▶ [GOAL]:
Return the line containing "cad_parts[node].hide_render = cad_parts[node].hide_viewport", the line containing "in imported if", and every line between them, exactly as they stand. Output nothing else.

▶ [DATA FOR THIS TASK]:
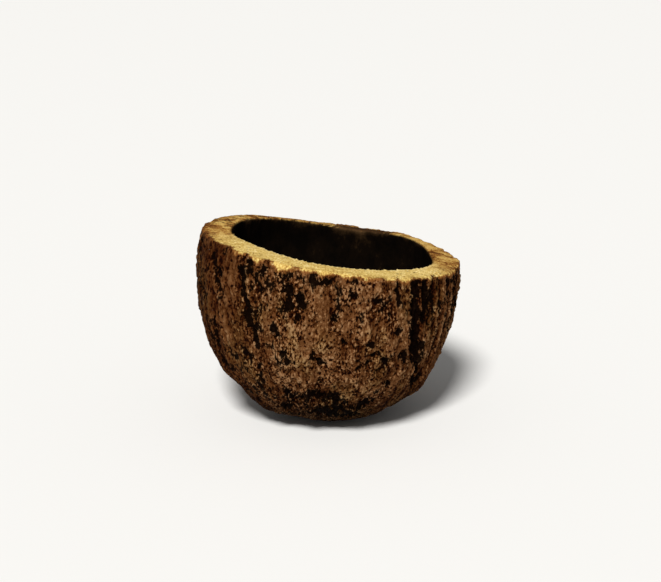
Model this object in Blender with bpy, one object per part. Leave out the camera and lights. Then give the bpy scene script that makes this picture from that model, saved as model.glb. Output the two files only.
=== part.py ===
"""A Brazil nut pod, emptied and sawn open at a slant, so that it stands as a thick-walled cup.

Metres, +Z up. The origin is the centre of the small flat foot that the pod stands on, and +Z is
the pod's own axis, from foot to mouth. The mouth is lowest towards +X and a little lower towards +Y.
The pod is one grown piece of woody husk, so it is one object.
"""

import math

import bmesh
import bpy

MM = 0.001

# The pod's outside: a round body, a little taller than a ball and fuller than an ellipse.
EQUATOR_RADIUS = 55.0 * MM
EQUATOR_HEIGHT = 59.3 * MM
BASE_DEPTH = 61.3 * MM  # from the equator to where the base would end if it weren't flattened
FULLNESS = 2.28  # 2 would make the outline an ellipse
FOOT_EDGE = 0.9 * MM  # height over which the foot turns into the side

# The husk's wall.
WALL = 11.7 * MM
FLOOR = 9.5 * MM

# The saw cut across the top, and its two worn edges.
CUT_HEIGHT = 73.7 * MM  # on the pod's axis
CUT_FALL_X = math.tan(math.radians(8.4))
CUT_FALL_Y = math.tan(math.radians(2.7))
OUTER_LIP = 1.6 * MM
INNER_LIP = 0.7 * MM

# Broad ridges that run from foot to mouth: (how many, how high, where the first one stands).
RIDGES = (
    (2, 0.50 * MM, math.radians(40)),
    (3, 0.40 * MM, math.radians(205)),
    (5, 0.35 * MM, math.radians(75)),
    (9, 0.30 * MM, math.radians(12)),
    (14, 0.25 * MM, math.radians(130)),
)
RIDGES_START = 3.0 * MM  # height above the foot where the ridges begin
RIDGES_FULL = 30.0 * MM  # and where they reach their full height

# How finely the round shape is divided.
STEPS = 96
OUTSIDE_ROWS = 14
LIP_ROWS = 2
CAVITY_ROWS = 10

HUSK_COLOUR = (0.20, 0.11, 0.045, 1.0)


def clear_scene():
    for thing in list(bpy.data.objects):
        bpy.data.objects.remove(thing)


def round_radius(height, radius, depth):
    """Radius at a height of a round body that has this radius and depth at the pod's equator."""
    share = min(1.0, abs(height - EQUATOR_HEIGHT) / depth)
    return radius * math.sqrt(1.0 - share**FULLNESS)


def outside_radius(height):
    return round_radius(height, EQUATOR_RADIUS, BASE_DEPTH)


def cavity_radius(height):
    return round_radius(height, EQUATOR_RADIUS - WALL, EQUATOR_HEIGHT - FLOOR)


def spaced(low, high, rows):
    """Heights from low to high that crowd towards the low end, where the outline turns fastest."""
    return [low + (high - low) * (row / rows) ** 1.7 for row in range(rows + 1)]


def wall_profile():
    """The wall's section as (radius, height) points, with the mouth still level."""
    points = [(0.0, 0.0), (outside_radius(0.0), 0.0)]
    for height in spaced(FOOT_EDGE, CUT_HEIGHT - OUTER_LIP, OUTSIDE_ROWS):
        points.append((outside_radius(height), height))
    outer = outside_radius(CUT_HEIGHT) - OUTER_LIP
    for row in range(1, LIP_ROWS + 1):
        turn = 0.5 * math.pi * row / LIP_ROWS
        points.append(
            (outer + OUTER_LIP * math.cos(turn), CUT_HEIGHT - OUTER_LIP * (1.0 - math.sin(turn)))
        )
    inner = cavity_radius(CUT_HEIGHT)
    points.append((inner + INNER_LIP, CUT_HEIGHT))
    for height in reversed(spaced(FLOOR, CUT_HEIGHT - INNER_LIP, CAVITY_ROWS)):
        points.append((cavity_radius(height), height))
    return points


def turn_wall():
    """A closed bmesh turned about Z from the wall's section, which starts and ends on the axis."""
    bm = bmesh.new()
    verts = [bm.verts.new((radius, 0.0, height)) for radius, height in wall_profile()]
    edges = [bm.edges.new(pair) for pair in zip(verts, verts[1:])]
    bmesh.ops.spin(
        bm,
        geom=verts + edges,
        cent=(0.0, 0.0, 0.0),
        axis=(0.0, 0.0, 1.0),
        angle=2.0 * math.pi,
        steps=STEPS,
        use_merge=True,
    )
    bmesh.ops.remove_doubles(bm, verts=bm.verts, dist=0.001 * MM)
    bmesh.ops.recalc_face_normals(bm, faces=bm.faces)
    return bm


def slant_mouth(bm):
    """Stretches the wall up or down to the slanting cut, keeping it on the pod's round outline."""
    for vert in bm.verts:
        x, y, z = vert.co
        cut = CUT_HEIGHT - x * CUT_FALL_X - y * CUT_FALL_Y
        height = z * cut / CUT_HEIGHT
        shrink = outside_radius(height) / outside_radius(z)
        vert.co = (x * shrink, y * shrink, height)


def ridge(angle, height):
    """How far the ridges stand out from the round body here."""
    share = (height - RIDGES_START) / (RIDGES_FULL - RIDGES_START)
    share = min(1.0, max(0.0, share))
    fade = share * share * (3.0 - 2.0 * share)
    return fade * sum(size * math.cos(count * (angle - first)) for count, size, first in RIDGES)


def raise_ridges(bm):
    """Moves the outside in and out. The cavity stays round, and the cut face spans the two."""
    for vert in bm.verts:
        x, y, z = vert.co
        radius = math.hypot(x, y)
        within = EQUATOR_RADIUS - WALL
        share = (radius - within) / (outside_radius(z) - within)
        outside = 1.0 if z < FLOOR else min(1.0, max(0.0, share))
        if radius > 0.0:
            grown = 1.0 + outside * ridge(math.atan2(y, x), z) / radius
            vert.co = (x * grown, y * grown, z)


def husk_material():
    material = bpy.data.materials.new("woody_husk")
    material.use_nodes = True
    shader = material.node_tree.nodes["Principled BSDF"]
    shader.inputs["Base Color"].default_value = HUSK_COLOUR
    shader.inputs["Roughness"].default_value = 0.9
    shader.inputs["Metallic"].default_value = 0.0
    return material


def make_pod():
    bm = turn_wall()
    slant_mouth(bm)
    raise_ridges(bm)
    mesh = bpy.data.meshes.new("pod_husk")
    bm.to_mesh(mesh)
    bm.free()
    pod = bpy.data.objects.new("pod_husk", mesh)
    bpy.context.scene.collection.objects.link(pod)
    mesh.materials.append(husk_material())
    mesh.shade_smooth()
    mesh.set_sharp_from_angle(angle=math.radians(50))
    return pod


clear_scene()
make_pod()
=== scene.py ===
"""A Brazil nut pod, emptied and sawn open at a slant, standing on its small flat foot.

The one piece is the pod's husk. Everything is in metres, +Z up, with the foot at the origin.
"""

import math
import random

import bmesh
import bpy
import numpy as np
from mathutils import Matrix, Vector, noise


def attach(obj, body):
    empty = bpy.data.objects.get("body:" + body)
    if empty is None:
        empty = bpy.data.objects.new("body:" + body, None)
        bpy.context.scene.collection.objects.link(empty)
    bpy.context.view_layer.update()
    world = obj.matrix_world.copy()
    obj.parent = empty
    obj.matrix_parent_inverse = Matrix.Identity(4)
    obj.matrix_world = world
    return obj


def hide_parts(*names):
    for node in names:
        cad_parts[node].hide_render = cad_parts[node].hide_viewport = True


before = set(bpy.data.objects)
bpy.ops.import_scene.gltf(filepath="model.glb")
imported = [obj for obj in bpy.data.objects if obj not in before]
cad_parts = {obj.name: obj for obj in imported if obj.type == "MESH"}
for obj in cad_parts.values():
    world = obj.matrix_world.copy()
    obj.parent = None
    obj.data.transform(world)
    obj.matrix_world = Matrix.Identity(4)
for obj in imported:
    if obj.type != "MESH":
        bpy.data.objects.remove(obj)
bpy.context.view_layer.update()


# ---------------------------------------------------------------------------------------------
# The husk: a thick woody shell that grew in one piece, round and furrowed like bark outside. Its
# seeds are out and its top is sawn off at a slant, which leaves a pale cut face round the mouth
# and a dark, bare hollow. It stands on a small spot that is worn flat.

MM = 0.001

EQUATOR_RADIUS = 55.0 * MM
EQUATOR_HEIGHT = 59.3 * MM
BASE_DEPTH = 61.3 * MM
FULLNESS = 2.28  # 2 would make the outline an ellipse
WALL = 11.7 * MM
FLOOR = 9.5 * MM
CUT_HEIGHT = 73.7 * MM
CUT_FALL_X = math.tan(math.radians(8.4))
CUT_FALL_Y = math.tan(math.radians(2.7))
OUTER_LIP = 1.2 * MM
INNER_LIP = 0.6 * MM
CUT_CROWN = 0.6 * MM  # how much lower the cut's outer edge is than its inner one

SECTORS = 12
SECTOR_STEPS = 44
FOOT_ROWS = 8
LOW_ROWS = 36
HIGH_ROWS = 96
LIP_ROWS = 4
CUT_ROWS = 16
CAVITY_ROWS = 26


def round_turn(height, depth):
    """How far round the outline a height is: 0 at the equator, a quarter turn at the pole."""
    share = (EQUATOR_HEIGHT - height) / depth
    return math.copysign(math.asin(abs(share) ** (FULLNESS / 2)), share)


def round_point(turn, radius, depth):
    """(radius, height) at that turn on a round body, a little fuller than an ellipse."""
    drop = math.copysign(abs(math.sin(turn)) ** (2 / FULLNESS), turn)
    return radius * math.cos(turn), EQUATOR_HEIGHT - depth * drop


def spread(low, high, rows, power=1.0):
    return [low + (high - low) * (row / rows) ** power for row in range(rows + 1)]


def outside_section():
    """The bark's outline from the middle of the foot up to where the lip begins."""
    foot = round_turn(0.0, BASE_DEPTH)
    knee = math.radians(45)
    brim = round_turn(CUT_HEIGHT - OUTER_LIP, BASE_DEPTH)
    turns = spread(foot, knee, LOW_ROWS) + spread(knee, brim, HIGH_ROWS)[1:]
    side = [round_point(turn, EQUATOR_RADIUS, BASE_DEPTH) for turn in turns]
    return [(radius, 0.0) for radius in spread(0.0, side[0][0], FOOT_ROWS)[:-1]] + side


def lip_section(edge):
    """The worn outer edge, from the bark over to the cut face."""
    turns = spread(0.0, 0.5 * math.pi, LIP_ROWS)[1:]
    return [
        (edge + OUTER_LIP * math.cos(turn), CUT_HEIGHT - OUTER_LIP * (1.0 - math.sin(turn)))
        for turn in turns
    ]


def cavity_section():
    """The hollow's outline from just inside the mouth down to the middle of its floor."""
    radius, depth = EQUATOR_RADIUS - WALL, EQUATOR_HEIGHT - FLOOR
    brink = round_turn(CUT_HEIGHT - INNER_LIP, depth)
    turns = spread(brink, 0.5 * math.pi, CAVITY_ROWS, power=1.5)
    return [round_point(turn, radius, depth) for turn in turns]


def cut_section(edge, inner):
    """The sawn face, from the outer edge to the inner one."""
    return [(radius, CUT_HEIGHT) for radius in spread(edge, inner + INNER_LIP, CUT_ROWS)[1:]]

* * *

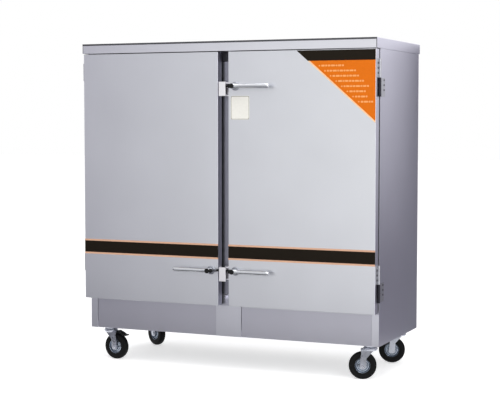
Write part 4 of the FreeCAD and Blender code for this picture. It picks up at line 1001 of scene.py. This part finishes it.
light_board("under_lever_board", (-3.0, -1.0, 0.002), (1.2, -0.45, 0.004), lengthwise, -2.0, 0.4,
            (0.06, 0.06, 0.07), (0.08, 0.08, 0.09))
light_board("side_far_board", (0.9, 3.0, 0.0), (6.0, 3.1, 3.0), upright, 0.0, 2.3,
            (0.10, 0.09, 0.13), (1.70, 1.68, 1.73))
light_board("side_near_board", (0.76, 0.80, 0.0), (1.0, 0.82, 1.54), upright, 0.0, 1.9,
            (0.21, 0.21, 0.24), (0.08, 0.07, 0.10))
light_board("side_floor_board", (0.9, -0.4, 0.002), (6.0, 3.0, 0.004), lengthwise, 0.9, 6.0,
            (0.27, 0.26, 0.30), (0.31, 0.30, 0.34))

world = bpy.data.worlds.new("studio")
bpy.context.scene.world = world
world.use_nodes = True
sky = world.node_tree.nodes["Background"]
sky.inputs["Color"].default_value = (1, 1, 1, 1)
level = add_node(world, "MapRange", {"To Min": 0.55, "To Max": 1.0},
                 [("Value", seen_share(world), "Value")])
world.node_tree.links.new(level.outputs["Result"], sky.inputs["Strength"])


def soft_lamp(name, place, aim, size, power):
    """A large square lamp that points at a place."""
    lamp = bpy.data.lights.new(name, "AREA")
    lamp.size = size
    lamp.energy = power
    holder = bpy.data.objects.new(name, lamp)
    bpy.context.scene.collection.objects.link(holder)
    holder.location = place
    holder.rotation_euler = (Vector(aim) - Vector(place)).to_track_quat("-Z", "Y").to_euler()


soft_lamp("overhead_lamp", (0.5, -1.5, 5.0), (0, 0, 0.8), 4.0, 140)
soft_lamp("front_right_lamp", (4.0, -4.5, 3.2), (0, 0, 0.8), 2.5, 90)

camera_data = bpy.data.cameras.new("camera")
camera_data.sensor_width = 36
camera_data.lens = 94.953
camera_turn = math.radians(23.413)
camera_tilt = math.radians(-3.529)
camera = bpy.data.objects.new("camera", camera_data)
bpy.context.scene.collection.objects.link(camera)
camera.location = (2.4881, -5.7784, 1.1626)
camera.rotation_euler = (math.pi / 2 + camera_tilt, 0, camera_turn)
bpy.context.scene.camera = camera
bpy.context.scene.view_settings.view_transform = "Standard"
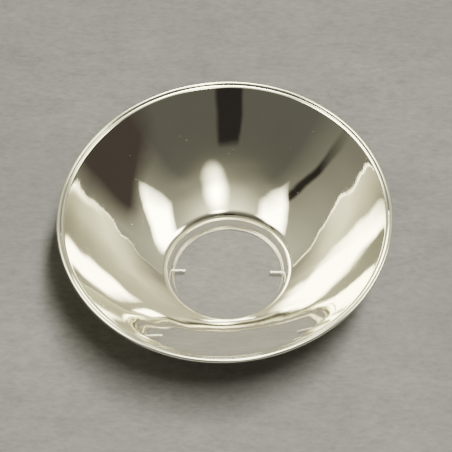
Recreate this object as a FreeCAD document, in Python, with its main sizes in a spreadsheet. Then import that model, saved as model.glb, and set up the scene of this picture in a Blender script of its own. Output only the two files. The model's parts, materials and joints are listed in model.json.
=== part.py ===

▶ [OUTPUT OF THE TASK]:
        cad_parts[node].hide_render = cad_parts[node].hide_viewport = True


before = set(bpy.data.objects)
bpy.ops.import_scene.gltf(filepath="model.glb")
imported = [obj for obj in bpy.data.objects if obj not in before]
cad_parts = {obj.name: obj for obj in imported if obj.type == "MESH"}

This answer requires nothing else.